● **Work to be completed**
Every line of the data that contains the string "joints" must be copied.
------------------------------------
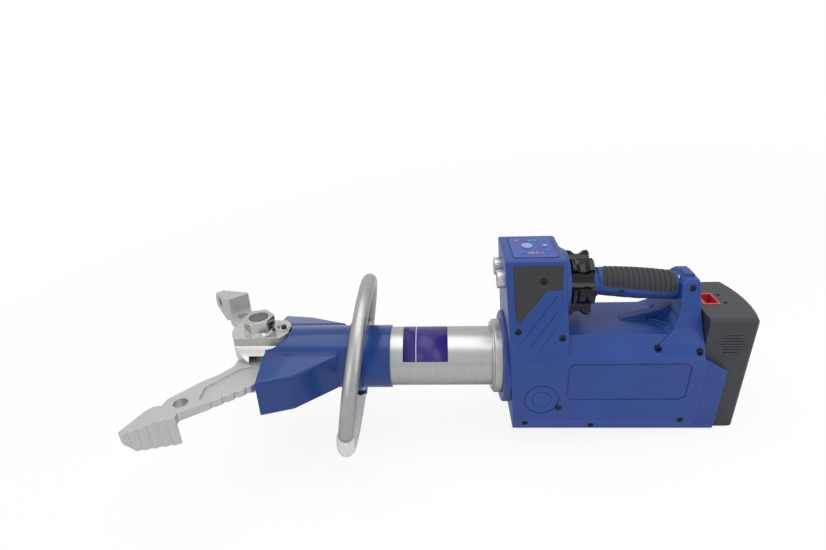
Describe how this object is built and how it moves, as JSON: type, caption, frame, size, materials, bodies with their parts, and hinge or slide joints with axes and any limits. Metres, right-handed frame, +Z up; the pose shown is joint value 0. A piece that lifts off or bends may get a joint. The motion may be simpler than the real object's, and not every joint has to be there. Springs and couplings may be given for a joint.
{
  "type": "battery rescue combi tool",
  "caption": "Handheld electric rescue combi tool: hydraulic cylinder with crossing cutter and spreader arms, hoop handle, blue motor housing with star knob, top grip and rear battery.",
  "frame": {"origin": "centre of the front foot pad's underside", "axes": "+Z up, +X along the cylinder axis from the arms towards the battery, +Y to the far side"},
  "size_m": [0.7278, 0.3064, 0.2835],
  "materials": {
    "housing_blue": "satin moulded plastic",
    "guard_blue": "gloss powder coat",
    "charcoal_plastic": "textured moulding",
    "grip_rubber": "matt overmould",
    "knob_black": "gloss moulding",
    "satin_aluminium": "satin turned",
    "cast_arm": "fine cast and machined",
    "bright_steel": "zinc plated",
    "hoop_metal": "brushed tube",
    "clear_sleeve": "clear soft plastic",
    "red_plastic": "moulded",
    "display_film": "printed film",
    "led_lens": "small light windows",
    "lamp_glass": "clear lens",
    "dark_steel": "blackened",
    "seal_rubber": "matt",
    "cell_wrap": "shrink wrap",
    "board_green": "solder mask"
  },
  "bodies": {
    "housing": {"near_shell": "housing_blue", "far_shell": "housing_blue", "shell_screws": "dark_steel", "side_panels": "charcoal_plastic", "foot_pads": "grip_rubber", "display_panel": "display_film", "display_board": "board_green", "led_bars": "led_lens", "lamp_bezels": "satin_aluminium", "lamp_lenses": "lamp_glass", "grip_core": "bright_steel", "grip_anchor": "bright_steel", "grip_body": "housing_blue", "grip_collar": "housing_blue", "grip_top_pad": "grip_rubber", "grip_lower_pad": "grip_rubber", "knob_spring_ring": "bright_steel", "pump_block": "satin_aluminium", "gearbox": "satin_aluminium", "motor": "dark_steel", "valve_block": "satin_aluminium", "oil_tank": "seal_rubber", "control_board": "board_green", "contact_block": "charcoal_plastic", "battery_rails": "charcoal_plastic", "cylinder_tube": "satin_aluminium", "rod_gland": "bright_steel", "cylinder_cap": "satin_aluminium", "collar": "satin_aluminium", "front_ring": "housing_blue", "guard_sleeve": "guard_blue", "clevis_head": "satin_aluminium", "pivot_bolt": "bright_steel", "pivot_nut": "bright_steel", "locking_tab": "bright_steel", "tab_screw": "dark_steel", "hoop_handle": "hoop_metal", "hoop_foot_sleeve": "clear_sleeve", "hoop_clamp": "guard_blue", "hoop_clamp_bolt": "dark_steel"},
    "near_arm": {"upper_blade": "cast_arm", "near_tail_pin": "bright_steel"},
    "far_arm": {"lower_blade": "cast_arm", "far_tail_pin": "bright_steel"},
    "near_link": {"near_link": "bright_steel"},
    "far_link": {"far_link": "bright_steel"},
    "piston": {"yoke": "bright_steel", "yoke_pins": "bright_steel", "piston_rod": "bright_steel", "piston": "satin_aluminium", "piston_seal": "seal_rubber", "piston_nut": "dark_steel"},
    "knob": {"star_knob": "knob_black"},
    "battery": {"battery_case": "charcoal_plastic", "latch_frame": "red_plastic", "battery_cells": "cell_wrap"},
    "latch": {"battery_latch": "red_plastic"},
    "power_button": {"power_button": "grip_rubber"},
    "lamp_button": {"lamp_button": "grip_rubber"}
  },
  "joints": [
    {"name": "near_arm_pivot", "type": "hinge", "parent": "housing", "child": "near_arm", "pos_m": [-0.338, 0, 0.077], "axis": [0, 0, 1], "range_deg": [-50, 0]},
    {"name": "far_arm_pivot", "type": "hinge", "parent": "housing", "child": "far_arm", "pos_m": [-0.338, 0, 0.077], "axis": [0, 0, 1], "range_deg": [0, 50]},
    {"name": "piston_slide", "type": "slide", "parent": "housing", "child": "piston", "axis": [1, 0, 0], "range_m": [-0.03235, 0]},
    {"name": "near_link_pin", "type": "hinge", "parent": "near_arm", "child": "near_link", "pos_m": [-0.30833, -0.02039, 0.077], "axis": [0, 0, 1], "range_deg": [0, 73]},
    {"name": "far_link_pin", "type": "hinge", "parent": "far_arm", "child": "far_link", "pos_m": [-0.30833, 0.02039, 0.077], "axis": [0, 0, 1], "range_deg": [-73, 0]},
    {"name": "knob_turn", "type": "hinge", "parent": "housing", "child": "knob", "pos_m": [0.06, 0, 0.182], "axis": [1, 0, 0], "range_deg": [-30, 30], "stiffness_Nm_per_rad": 1.2},
    {"name": "battery_slide", "type": "slide", "parent": "housing", "child": "battery", "axis": [1, 0, 0], "range_m": [0, 0.08]},
    {"name": "latch_slide", "type": "slide", "parent": "battery", "child": "latch", "axis": [1, 0, 0], "range_m": [0, 0.006], "stiffness_N_per_m": 800},
    {"name": "power_button_press", "type": "slide", "parent": "housing", "child": "power_button", "axis": [0, 0, -1], "range_m": [0, 0.001], "stiffness_N_per_m": 2500},
    {"name": "lamp_button_press", "type": "slide", "parent": "housing", "child": "lamp_button", "axis": [0, 0, -1], "range_m": [0, 0.001], "stiffness_N_per_m": 2500}
  ],
  "couplings": [
    {"joint": "far_arm_pivot", "follows": "near_arm_pivot", "ratio": -1},
    {"joint": "piston_slide", "follows": "near_arm_pivot", "m_per_rad": 0.03684},
    {"joint": "near_link_pin", "follows": "near_arm_pivot", "ratio": -1.45},
    {"joint": "far_link_pin", "follows": "near_arm_pivot", "ratio": 1.45}
  ]
}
------------------------------------
● **The reply**
Describe how this object is built and how it moves, as JSON: type, caption, frame, size, materials, bodies with their parts, and hinge or slide joints with axes and any limits. Metres, right-handed frame, +Z up; the pose shown is joint value 0. A piece that lifts off or bends may get a joint. The motion may be simpler than the real object's, and not every joint has to be there. Springs and couplings may be given for a joint.
  "joints": [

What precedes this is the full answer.